Teringat peristiwa di SMA, saat
salah satu teman sekelas saya laki-laki, telat masuk ke kelas setelah jam
istirahat. Dia pun tak bisa langsung duduk, karena sang guru yang kebetulan
sudah memulai pelajarannya merasa harus menahannya dulu dan melakukan
interogasi.
“kamu, kenapa baru masuk, nggak
dengar suara bel masuk?” kata sang guru berakting garang
“dengar pak.” jawab teman saya patuh
“lantas?” sang guru meminta
penjelasan.
“ maafkan saya pak, saat itu saya
baru saja selesai wudhu ketika bel tanda masuk berbunyi, saya mau dhuha,
kepalang tanggung saya teruskan shalat dulu. Maafkan saya pak.”
“kamu shalat dan juga makan dalam
waktu 15 menit?”
“iya pak”
“kamu harusnya bisa mengatur waktu,
15 belas menit istirahat pertama jika memang ingin kamu gunakan untuk shalat dhuha
ya makannya di 15 menit istirahat kedua.”
“iya pak, maafkan saya, saya
lapar belum sarapan.”
“sholat itu kan nomer dua toh.” Kata
sang guru sambil menatap kami.
Sontak kami pun kaget dan saling
berpandangan, termasuk teman saya yang sedang ditanyai itu, terlihat sekali dia
tidak setuju. Melihat reaksi kami, sang gurupun melanjutkan perkataannya.
“iya sholat itu nomer dua. Coba kamu
sebutkan rukun islam nomor dua?” sang guru bertanya pada teman saya itu.

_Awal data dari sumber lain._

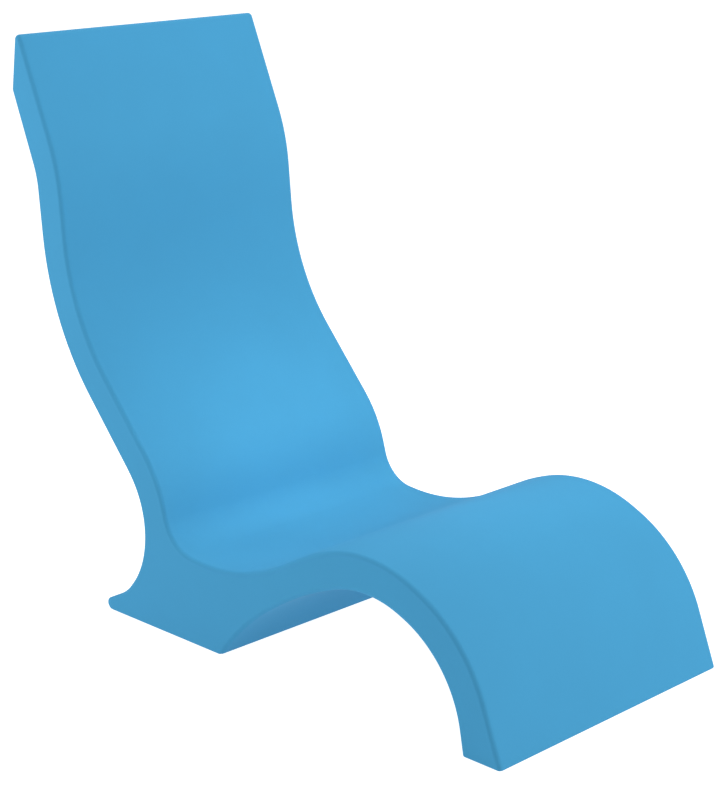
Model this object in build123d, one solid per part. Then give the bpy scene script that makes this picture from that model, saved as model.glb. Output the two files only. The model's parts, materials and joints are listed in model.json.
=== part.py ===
"""A lounge chair for shallow pool ledges: one hollow moulded shell that is filled with water.

The shell keeps one side profile across its whole width. A screwed plug with a gasket closes the
fill hole at the top of the back, and another closes the drain hole under the base.
X runs from the back to the toe, Y across the width and Z up, with the floor at zero.
Every length is in millimetres.
"""

import os
from math import cos, radians, sin, tan

from build123d import *

# The whole lounger
overall_length = 1186
overall_height = 1032
overall_width = 559

# The moulded wall and its roundings. The bends of the outline stay wider than the side rounding.
wall = 6
side_radius = 8
corner_over_side = 2
tip_over_side = 1.3
nose_over_side = 2.3
inner_radius = 3
floor_edge_radius = 3

# The side profile: sections that can be set by themselves
panel_thickness = 66
end_face_length = 125
end_face_lean = 9
toe_thickness = 82
base_behind_seat = 47.5
base_length = 352
base_slope_run = 92
base_slope_rise = 47

# The two screwed ports: a pocket that hides the plug, and a threaded insert moulded into its floor
fill_from_tip = 85
drain_from_corner = 150
drain_floor_gap = 2
pocket_radius = 30
pocket_rim_radius = 2
insert_length = 15
insert_radius = 20.5
insert_flange_radius = 23
insert_flange_thickness = 3
insert_wall_cover = 4

# The plugs and their gaskets
gasket_thickness = 2.5
gasket_rim = 1.5
gasket_bore_gap = 0.4
gasket_play = 0.02
head_radius = 22.5
head_thickness = 5
head_edge_radius = 1.5
grip_width = 8
grip_height = 5
grip_end_gap = 2.5
grip_edge_radius = 1
plug_core_radius = 15.1
plug_core_wall = 3
plug_end_gap = 1
neck_gap = 0.3

# The screw thread
thread_pitch = 3
thread_depth = 1.2
thread_root_width = 1.6
thread_crest_width = 0.7
thread_clearance = 0.3
thread_bite = 0.4
thread_lead_gap = 1.5
groove_lead_turns = 2
unscrew_turns = 3

# The run past a face that every cut has
overrun = 5

# The top of the outline, from the tip of the back down to the toe. Each point is a share of the
# length from the rear and a share of the height, then the share of its shorter side that the bend
# takes up.
tip_shares = (0.0193, 1.0229)
top_shares = (
    (0.1102, 0.7793, 0.215),
    (0.1301, 0.5258, 0.507),
    (0.3210, 0.2769, 0.427),
    (0.3500, 0.1600, 0.407),
    (0.4956, 0.1455, 0.640),
    (0.6461, 0.2382, 0.165),
    (0.7595, 0.2874, 0.770),
    (0.9367, 0.1922, 0.510),
)

# The row of the seat's lowest corner, which the base stands under
seat_row = 4

# The back of the outline, from the top down, and the arch under the knees, from the base to the
# toe. Each point lies beside one point of the top, at shares of the panel's thickness.
rear_shares = (
    (0, -1.010, -0.342, 0.144),
    (1, -1.009, -0.379, 0.600),
    (2, -1.283, -0.073, 0.050),
    (3, -0.469, 0.083, 0.930),
)
arch_shares = (
    (4, 0.232, -1.086, 0.860),
    (5, -0.219, -1.115, 0.469),
    (6, -0.077, -1.121, 0.515),
    (7, -0.516, -0.762, 0.725),
)
slope_bend_share = 0.215
full_side_share = 0.99

# Sizes that follow
half_width = overall_width / 2
corner_radius = side_radius + corner_over_side
tip_radius = side_radius + tip_over_side
nose_radius = side_radius + nose_over_side
travel = unscrew_turns * thread_pitch
head_height = head_thickness + grip_height
fill_pocket_depth = gasket_thickness + head_height
drain_pocket_depth = fill_pocket_depth + travel + drain_floor_gap
thread_radius = plug_core_radius + thread_depth
thread_flank = (thread_root_width - thread_crest_width) / 2 / thread_depth
insert_bore_radius = plug_core_radius + thread_clearance
insert_collar_radius = insert_flange_radius + insert_wall_cover


def bend_radii(points, shares, own_radii):
    """The radius at each corner of a closed outline. A bend takes up a share of the shorter side at
    its corner, and two bends on one side never take up more than its full share. A corner with no
    share has a radius of its own."""
    after = [*points[1:], points[0]]
    sides = [(b - a).length for a, b in zip(points, after)]
    slopes = []
    taken = []
    for i, share in enumerate(shares):
        turn = radians((points[i] - points[i - 1]).get_angle(after[i] - points[i]))
        slopes.append(tan(turn / 2))
        if share is None:
            taken.append(own_radii[i] * slopes[i])
        else:
            taken.append(share * min(sides[i - 1], sides[i]))
    rooms = [full_side_share * side for side in sides]
    fits = [room / max(room, a + b) for room, a, b in zip(rooms, taken, [*taken[1:], taken[0]])]
    return [own_radii[i] if share is None else taken[i] * min(fits[i - 1], fits[i]) / slopes[i]
            for i, share in enumerate(shares)]


def outline_corners():
    """The corners of the side profile with their radii, from the tip of the back down to the toe,
    and back along the floor and up the rear."""
    rear = -overall_length / 2
    tip = Vector(rear + tip_shares[0] * overall_length, tip_shares[1] * overall_height)
    lean = radians(end_face_lean)
    back_corner = tip - Vector(sin(lean), cos(lean)) * end_face_length
    toe = Vector(overall_length / 2, 0)
    heel = toe - Vector(toe_thickness, 0)
    top = [Vector(rear + x * overall_length, z * overall_height) for x, z, _ in top_shares]
    base_corner = Vector(top[seat_row].X - base_behind_seat, 0)
    nose = base_corner - Vector(base_length, 0)
    slope = nose + Vector(base_slope_run, base_slope_rise)

    def beside_top(rows):
        """The points beside the top's, in the order that runs back towards the tip."""
        return [top[i] + Vector(x, z) * panel_thickness for i, x, z, _ in reversed(rows)]

    points = [tip, *top, toe, heel, *beside_top(arch_shares), base_corner, nose, slope]
    points += [*beside_top(rear_shares), back_corner]
    shares = [None, *(row[-1] for row in top_shares), None, None]
    shares += [*(row[-1] for row in reversed(arch_shares)), None, None, slope_bend_share]
    shares += [*(row[-1] for row in reversed(rear_shares)), None]
    own = iter((tip_radius, 0, 0, corner_radius, nose_radius, corner_radius))
    own_radii = {i: next(own) for i, share in enumerate(shares) if share is None}
    return points, bend_radii(points, shares, own_radii)


def inset(points, radii, amount):
    """The corners and radii of the outline that runs a given amount inside this one."""
    moved = []
    inner = []
    for i, point in enumerate(points):
        way_in = (point - points[i - 1]).normalized()
        way_out = (points[(i + 1) % len(points)] - point).normalized()
        inwards = Vector(way_in.Y + way_out.Y, -way_in.X - way_out.X)
        moved.append(point + inwards * amount / (1 + way_in.dot(way_out)))
        turns_in = way_in.cross(way_out).Z < 0
        inner.append(max(radii[i] - amount if turns_in else radii[i] + amount, inner_radius))
    return moved, inner


def profile_solid(points, radii, half_depth):
    """The solid of a side profile, drawn on XZ and carried both ways across the width."""
    ring = FilletPolyline(*points, radius=radii, close=True)
    return extrude(Plane.XZ * make_face(ring), amount=half_depth, both=True)


def on_floor(shape, beyond):
    """Whether an edge or face lies on the floor ahead of a place along the lounger."""
    middle = shape.center()
    return abs(middle.Z) < wall / 2 and middle.X > beyond


def side_edges(solid, half_depth):
    """The edges round both side faces."""
    return [e for e in solid.edges() if abs(abs(e.center().Y) - half_depth) < inner_radius / 2]


def shell_outside(points, radii, arch_middle):
    """The outer solid: its sides rounded, and the toe's foot rounded less where it meets the floor."""
    solid = profile_solid(points, radii, half_width)
    sides = [e for e in side_edges(solid, half_width) if not on_floor(e, arch_middle)]
    solid = fillet(sides, side_radius)
    foot = [f for f in solid.faces().filter_by(Axis.Z) if on_floor(f, arch_middle)]
    return fillet(foot[0].edges(), floor_edge_radius)


def shell_cavity(points, radii):
    """The hollow for the water, one wall inside the outline and both side faces."""
    half_depth = half_width - wall
    solid = profile_solid(*inset(points, radii, wall), half_depth)
    return fillet(side_edges(solid, half_depth), min(side_radius - wall, inner_radius))


def disc(radius, low, high):
    """A round solid on the local Z axis between two heights."""
    return Pos(0, 0, low) * Cylinder(radius, high - low, align=(Align.CENTER, Align.CENTER, Align.MIN))


def thread_ridge(root_radius, crest_radius, crest_width, low, turns):
    """One helical ridge with flanks as steep as the thread's, rising from a height."""
    root_width = crest_width + 2 * thread_flank * (crest_radius - root_radius)
    section = Polyline(
        (root_radius, low - root_width / 2),
        (crest_radius, low - crest_width / 2),
        (crest_radius, low + crest_width / 2),
        (root_radius, low + root_width / 2),
        close=True,
    )
    path = Helix(thread_pitch, turns * thread_pitch, root_radius, center=(0, 0, low))
    return sweep(Plane.XZ * make_face(section), path=path, is_frenet=True)


# Each port is drawn on its own axes: the pocket's floor at zero and the way out of the shell up.
thread_low = plug_end_gap + thread_lead_gap - insert_length


def insert_outside():
    """The insert without its bore: a short barrel with a flange that the moulding grips."""
    flange_low = -(insert_length + insert_flange_thickness) / 2
    barrel = disc(insert_radius, -insert_length, 0)
    return barrel + disc(insert_flange_radius, flange_low, flange_low + insert_flange_thickness)


def make_insert():
    """The threaded insert. Its groove clears the plug's thread by the same gap all round."""
    bore = disc(insert_bore_radius, -insert_length - overrun, overrun)
    whole_turns = int(insert_length / thread_pitch)
    groove = thread_ridge(
        insert_bore_radius - thread_bite,
        thread_radius + thread_clearance,
        thread_crest_width + 2 * thread_clearance,
        thread_low - groove_lead_turns * thread_pitch,
        whole_turns + 2 * groove_lead_turns,
    )
    return insert_outside() - bore - groove


def make_gasket():
    """The flat ring between the plug's head and the pocket's floor. The head turns on it with play."""
    hole = disc(thread_radius + gasket_bore_gap, -overrun, gasket_thickness + overrun)
    return disc(head_radius - gasket_rim, 0, gasket_thickness - gasket_play) - hole


def make_plug():
    """The screw plug: a cored shank with its thread, a neck, a round head and a bar to grip."""
    head_top = gasket_thickness + head_thickness
    head = disc(head_radius, gasket_thickness, head_top)
    head = fillet(head.edges().group_by(Axis.Z)[-1], head_edge_radius)
    bar_length = 2 * (head_radius - grip_end_gap)
    bar = Pos(0, 0, head_top + grip_height / 2) * Box(bar_length, grip_width, grip_height)
    bar = fillet(bar.edges().filter_by(Axis.Z) + bar.faces().sort_by(Axis.Z)[-1].edges(), grip_edge_radius)
    shank = disc(plug_core_radius, plug_end_gap - insert_length, gasket_thickness)
    neck = disc(thread_radius, neck_gap, gasket_thickness)
    top_turn = -thread_lead_gap - thread_low
    thread = thread_ridge(
        plug_core_radius - thread_bite, thread_radius, thread_crest_width, thread_low, top_turn / thread_pitch
    )
    core = disc(plug_core_radius - plug_core_wall, -insert_length - overrun, 0)
    return shank + thread + neck + head + bar - core


def port_collar(pocket_depth):
    """The moulded plastic round a pocket and round the insert below it."""
    cup = disc(pocket_radius + wall, -wall, pocket_depth)
    return cup + disc(insert_collar_radius, -insert_length, 0)


def port_cut(pocket_depth):
    """What the pocket, widened round its rim, and the insert take out of the shell."""
    pocket = disc(pocket_radius, 0, pocket_depth)
    mouth = disc(pocket_radius + pocket_rim_radius, pocket_depth - pocket_rim_radius, pocket_depth + overrun)
    rim_path = Pos(0, 0, pocket_depth - pocket_rim_radius) * Torus(
        pocket_radius + pocket_rim_radius, pocket_rim_radius
    )
    return pocket + (mouth - rim_path) + insert_outside()


points, radii = outline_corners()
toe_index = len(top_shares) + 1
heel = points[toe_index + 1]
base_corner = points[toe_index + 2 + len(arch_shares)]
outside = shell_outside(points, radii, (heel.X + base_corner.X) / 2)

# The fill port looks out of the end face of the back, and the drain port down from the base
end_way = (points[-1] - points[0]).normalized()
fill_mouth = points[0] + end_way * fill_from_tip
fill_way = Vector(end_way.Y, 0, -end_way.X)
fill_seat = Vector(fill_mouth.X, 0, fill_mouth.Y) - fill_way * fill_pocket_depth
drain_seat = Vector(base_corner.X - drain_from_corner, 0, drain_pocket_depth)
across = (0, 1, 0)
ports = {
    "fill": (Plane(fill_seat, x_dir=across, z_dir=fill_way), fill_pocket_depth),
    "drain": (Plane(drain_seat, x_dir=across, z_dir=(0, 0, -1)), drain_pocket_depth),
}

shell = outside - shell_cavity(points, radii)
for plane, depth in ports.values():
    shell += (plane * port_collar(depth)) & outside
for plane, depth in ports.values():
    shell -= plane * port_cut(depth)

# The origin lies on the floor, under the middle of the box round the shell
box = outside.bounding_box()
to_origin = Pos(-(box.min.X + box.max.X) / 2, 0, 0)

nodes = {"moulded_shell": shell}
insert, gasket, plug = make_insert(), make_gasket(), make_plug()
for name, (plane, _) in ports.items():
    nodes[f"{name}_insert"] = plane * insert
    nodes[f"{name}_gasket"] = plane * gasket
    nodes[f"{name}_plug"] = plane * plug
    seat = to_origin * Pos(plane.origin)
    print(name, "port: pocket floor at", seat.position, "way out", plane.z_dir)

os.makedirs("parts", exist_ok=True)
for name, solid in nodes.items():
    export_step(to_origin * solid, f"parts/{name}.step")
print("shift along the length", to_origin.position.X, "outline radii", [round(r, 1) for r in radii])
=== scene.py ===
"""Dresses the in-pool lounge chair round its packed construction model.

The chair is one hollow polyethylene body that keeps one side profile across its whole width. Two
screwed plugs, each with a gasket and a moulded-in insert, close its fill hole and its drain hole.
Lengths are in metres, in the model's own frame: X runs from the back to the toe, Y across the
chair and Z up from the floor.
"""

import json
import logging
import math
from collections.abc import Iterable, Mapping, Sequence
from dataclasses import dataclass
from enum import Enum

import bmesh
import bpy
from mathutils import Matrix, Vector


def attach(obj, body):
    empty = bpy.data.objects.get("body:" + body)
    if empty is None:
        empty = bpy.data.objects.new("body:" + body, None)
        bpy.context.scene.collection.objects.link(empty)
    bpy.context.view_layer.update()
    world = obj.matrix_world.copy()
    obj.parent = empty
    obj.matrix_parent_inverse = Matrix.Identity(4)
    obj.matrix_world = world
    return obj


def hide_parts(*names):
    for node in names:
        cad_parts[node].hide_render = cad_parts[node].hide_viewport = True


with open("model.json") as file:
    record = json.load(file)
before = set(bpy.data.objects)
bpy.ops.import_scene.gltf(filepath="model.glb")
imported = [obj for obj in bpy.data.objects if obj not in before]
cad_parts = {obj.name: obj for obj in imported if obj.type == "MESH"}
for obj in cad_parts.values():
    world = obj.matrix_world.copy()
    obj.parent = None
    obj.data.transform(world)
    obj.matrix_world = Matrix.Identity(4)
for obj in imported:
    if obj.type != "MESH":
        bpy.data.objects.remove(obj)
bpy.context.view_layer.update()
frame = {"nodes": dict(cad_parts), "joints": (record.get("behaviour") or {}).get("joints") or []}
log = logging.getLogger("lounger")

WHITE = (1.0, 1.0, 1.0, 1.0)
NOISE_MEAN = 0.5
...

“shalat pak.” Jawab teman saya
terbata, “tapi pak...” katanya menggantung, sepertinya ingin menyanggah
pernyataan itu tapi tak tahu dengan apa.
“nah...yang pertama itu syahadat.
Yang kedua itu shalat. Shalat itu nomer dua.” Kata sang guru sambil menyapukan
pandangan kepada kami yg keberatan tapi tak tahu harus berargumen apa. “shalat
itu yang kedua, tapi shalat itu yang utama. Yang utama. Karena fungsinya
sebagai tiang agama, yang menegakkan agama.”
Kami pun tersenyum mengerti
begitupun teman saya yang masih berdiri di depan. Merasa malu karena sempat
berpikir yang tidak-tidak tentang guru kami.
“yasudah kamu boleh duduk. Kita
mulai lagi pelajarannya” katanya.
Begitulah kadang diri kita ini,
tak mendengarkan dengan lengkap dan sering tergesa membuat asumsi atau menarik
kesimpulan. Lebih parahnya lagi, sering kali kita bagai petasan bersumbu
pendek, lekas emosi namun tak punya ilmu tentang apa yang kita pertahankan. Betul
menurut pepatah, kita dikaruniai satu mulut dan dua telinga. Perbanyak lah
mendengarkan ilmu, sedikitlah berbicara yang tak perlu.
Cerita di atas masih dalam
lingkup sekolah, nah gimana kalau lingkup negara. Bahaya kan. Banyak deh kasus
kerusuhan karena pasti awalnya adalah tak lengkap mendengarkan, tak paham apa
yang diperbincangkan.
“Dan apabila datang kepada
mereka suatu berita tentang keamanan ataupun ketakutan, mereka lalu
menyiarkannya. dan kalau mereka menyerahkannya kepada Rasul dan ulil Amri di
antara mereka, tentulah orang-orang yang ingin mengetahui kebenarannya (akan
dapat) mengetahuinya dari mereka (rasul dan ulil Amri). kalau tidaklah Karena
karunia dan rahmat Allah kepada kamu, tentulah kamu mengikut syaitan, kecuali
sebahagian kecil saja (di antaramu)”. (QS : An Nisa : 83)
Dengarkan dengan lengkap, yang lengkap itu yang gimana. Yang lengkap
adalah yang mengandung ilmu. Disampaikan oleh orang yang berimu. Jadi kalau
berita duka jelas dukanya, kalau tentang kebahagiaan jelas bahagianya, kalau
tentang duit jelas duitnya, kalau tentang pelamaran jelas pelamarnya hehehe
(dasar usia galau ^_^). Insya Allah kalau pada begini nih umat manusia, angka
percekcokan, permusuhan, perkelahian, persumbu pendekan, dan per-an per-an
negatif yang lain akan berkurang drastis. Wallahualam bishawab.